Assuming that the robot has to perform $N$ tasks, each defined by a proper task function
$$
\|\mathbf{g_{i}}(\mathbf{v})\|^{2} = \| A_{i}\mathbf{v} - \mathbf{a_{i}}\|^{2} \quad \text{for} \quad i = 1, \ldots, N
$$
this approach prescribes to sum all these functions, each multiplied by a proper user-defined \textbf{weight} $w_{i}$; in this way the control problem can be rewritten as:
\begin{center}
$\underset{\bm{\dot{\nu},f_{c},\bm{\tau}}}{\text{argmin}} \| \sum_{i=1}^{N} w_i \mathbf{g}_{i}(\mathbf{v}) \|^{2}$
\text{subject to}
\end{center}
\begin{equation}
\begin{bmatrix}
M & -J_{c}^{T} & -S^{T} \\
J_{R} & 0 & 0 \\
\end{bmatrix}
\begin{Bmatrix}
\bm{\dot{\nu}} \\
\mathbf{f_{c}} \\
\bm{\tau} \\
\end{Bmatrix}
=
\begin{Bmatrix}
-\mathbf{h} \\
-\dot{J}_{R} \\
\end{Bmatrix}
\label{eq: First Multi-task QP-setup}
\end{equation}
The higher the weight $w_{i}$, the more important the corresponding task $\mathbf{g}_{i}(\mathbf{v})$ is.

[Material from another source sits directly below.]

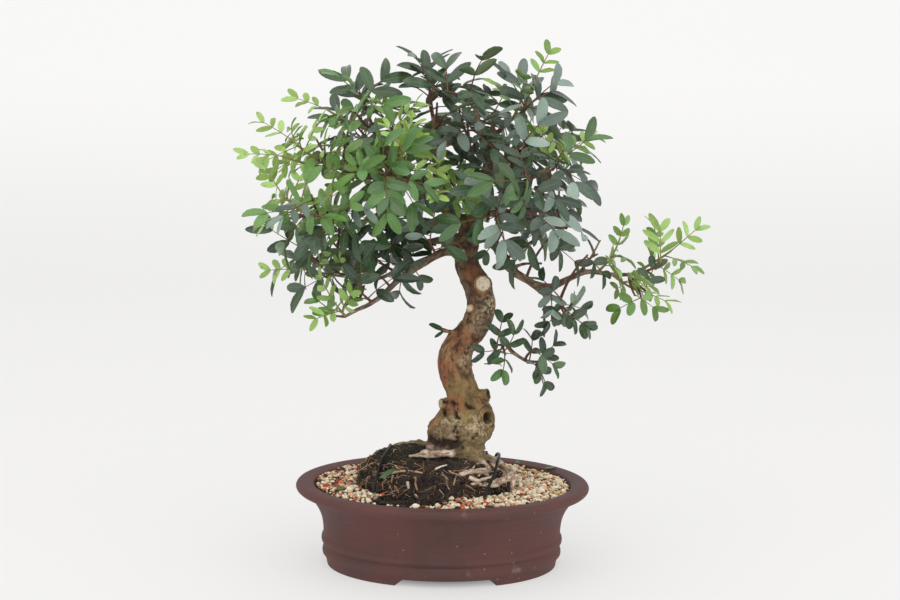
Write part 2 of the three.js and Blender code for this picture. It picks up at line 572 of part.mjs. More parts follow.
// Assembly
const COLOURS = {
  clay: 0x694441, grit: 0xc9b89a, soil: 0x2c241c, bark: 0x6f5a45, wire: 0x17181a, screen: 0x1c1d1c,
  mature: 0x38563f, young: 0x8fb84c,
};

const tree = wood();
const treeWithGap = wood(GAP);
const wires = Object.entries(WIRE_PATHS);
const wireGaps = joined(wires.map(([, path]) => wire(path, GAP)));
const screens = [['drain_screen_left', -1], ['drain_screen_right', 1]];
const screenGaps = joined(screens.map(([, side]) => screenBlank(side, GAP)));

const bonsai = new THREE.Group();
bonsai.add(meshOf('pot', pot(), COLOURS.clay, 0.75));
bonsai.add(meshOf('trunk', tree, COLOURS.bark, 0.85));
const ball = rootBall().subtract(treeWithGap).subtract(wireGaps);
bonsai.add(meshOf('root_ball', ball, COLOURS.soil, 0.95));
const grit = gritBed().subtract(rootBall(GAP)).subtract(treeWithGap).subtract(wireGaps)
  .subtract(screenGaps);
bonsai.add(meshOf('grit_bed', grit, COLOURS.grit, 0.9));
screens.forEach(([name, side]) => {
  bonsai.add(meshOf(name, screen(side).subtract(wireGaps), COLOURS.screen, 0.6));
});
wires.forEach(([name, path]) => {
  bonsai.add(meshOf(name, wire(path).subtract(treeWithGap), COLOURS.wire, 0.5));
});

const { twigs, leaves } = growLeaves();
twigs.forEach((twig, index) => {
  const own = leaves.filter(leaf => leaf.shoot === index).map(leafSolid);
  const stem = bentCylinder(twig, along => TWIG_RADIUS * (1.3 - 0.35 * along), TWIG_SIDES, 1);
  const shoot = mainPiece(joined([stem, ...own]).subtract(treeWithGap));
  const young = SHOOTS[index][3] === YOUNG;
  const name = `${young ? 'young' : 'leafy'}_shoot_${String(index + 1).padStart(2, '0')}`;
  bonsai.add(meshOf(name, shoot, young ? COLOURS.young : COLOURS.mature, 0.55));
});

const bounds = new THREE.Box3().setFromObject(bonsai);
const centre = bounds.getCenter(new THREE.Vector3());
bonsai.position.set(-centre.x, -centre.y, 0);

export default bonsai;
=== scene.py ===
import math
import random
from collections import defaultdict

import bmesh
import bpy
from mathutils import Matrix, Vector, kdtree, noise


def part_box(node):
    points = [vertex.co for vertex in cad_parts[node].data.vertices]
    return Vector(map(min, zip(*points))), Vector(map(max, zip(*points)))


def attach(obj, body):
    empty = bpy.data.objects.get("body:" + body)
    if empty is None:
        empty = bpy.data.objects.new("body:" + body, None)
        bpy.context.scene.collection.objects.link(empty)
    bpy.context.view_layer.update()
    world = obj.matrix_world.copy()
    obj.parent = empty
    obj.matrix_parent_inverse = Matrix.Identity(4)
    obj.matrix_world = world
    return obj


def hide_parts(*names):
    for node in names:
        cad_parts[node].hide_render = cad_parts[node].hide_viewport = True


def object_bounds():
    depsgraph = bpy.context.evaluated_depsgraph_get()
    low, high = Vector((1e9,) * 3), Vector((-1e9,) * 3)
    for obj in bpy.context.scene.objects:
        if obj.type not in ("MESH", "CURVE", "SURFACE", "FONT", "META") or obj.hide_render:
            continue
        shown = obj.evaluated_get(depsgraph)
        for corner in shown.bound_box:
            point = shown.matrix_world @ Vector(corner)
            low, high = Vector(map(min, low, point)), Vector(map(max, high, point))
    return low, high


bl_info = {
    "name": "Pistachio bonsai",
    "version": (1, 0, 0),
    "blender": (4, 5, 0),
    "location": "View3D > Sidebar > Bonsai",
    "description": "Makes the fine surfaces of a pistachio bonsai and its clay pot",
    "category": "Add Mesh",
}

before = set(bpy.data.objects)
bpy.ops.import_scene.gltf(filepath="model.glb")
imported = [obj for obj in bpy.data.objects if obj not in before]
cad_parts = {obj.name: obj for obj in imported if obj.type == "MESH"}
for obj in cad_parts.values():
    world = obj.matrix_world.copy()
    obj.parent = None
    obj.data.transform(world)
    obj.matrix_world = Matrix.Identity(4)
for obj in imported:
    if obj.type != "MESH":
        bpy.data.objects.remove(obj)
CAD_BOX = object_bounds()

# Shapes are worked out in millimetres from the floor under the middle of the pot, then put in place
POT_LOW, POT_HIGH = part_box("pot")
POT_MIDDLE = Vector(((POT_LOW.x + POT_HIGH.x) / 2, (POT_LOW.y + POT_HIGH.y) / 2, 0))
PLACE = Matrix.Translation(POT_MIDDLE) @ Matrix.Scale(0.001, 4)
MM = 0.001

# Driving dimensions of the pot
OVAL_NARROWING = 18
OVAL_CORE = 60
RIM_HEIGHT = 73.4
FOOT_HALF_LENGTH = 101.5
FOOT_INNER = 87
FOOT_HEIGHT = 6
FLOOR_TOP = 12
NOTCH_HALF_TOP = 37
NOTCH_HALF_BOTTOM = 43.5
DRAIN_OFFSET = 45
DRAIN_RADIUS = 7.5
POT_WALL = [
    (103, FOOT_HEIGHT + 1), (105.6, 10), (105.6, 14), (104.1, 17.4), (106.5, 21), (106.5, 25), (105, 29),
    (106.5, 42), (111, 52.5), (117.5, 60.5), (127, 65.6), (129.5, 69.2), (128.4, 72.2), (125.4, RIM_HEIGHT),
]
POT_INSIDE = [(115.6, RIM_HEIGHT - 0.9), (113.4, RIM_HEIGHT - 2.8), (111, 64), (100, 38), (94, FLOOR_TOP)]

# Driving dimensions of what fills the pot
GRIT_LEVEL = 69.4
GRIT_REACH = 113
BALL = {"middle": Vector((-6, 0, 60)), "half": Vector((70, 59, 44)), "power": 2.3, "tilt": 0.05}
SPILL = {"middle": (-30, -66), "half": (40, 24)}
WIRE_RADIUS = 1.3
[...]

Given that the sum of least-squares function is still a least-squares function, the problem remains a LSP.
A possible weak point of this approach is that finding weights can be difficult, and if the tasks are many, each one more important than the other, it can happen to end up with too large/small weights leading to numerical issues.
To solve the mentioned issues, a different a more complicated
approach can be used, called \textbf{Hierarchical Multi-Objective Optimization}, where the key idea is to order the task functions, according to \textbf{priorities} \cite{Romano2015WholebodyFC}\cite{Escande2014HierarchicalQP}.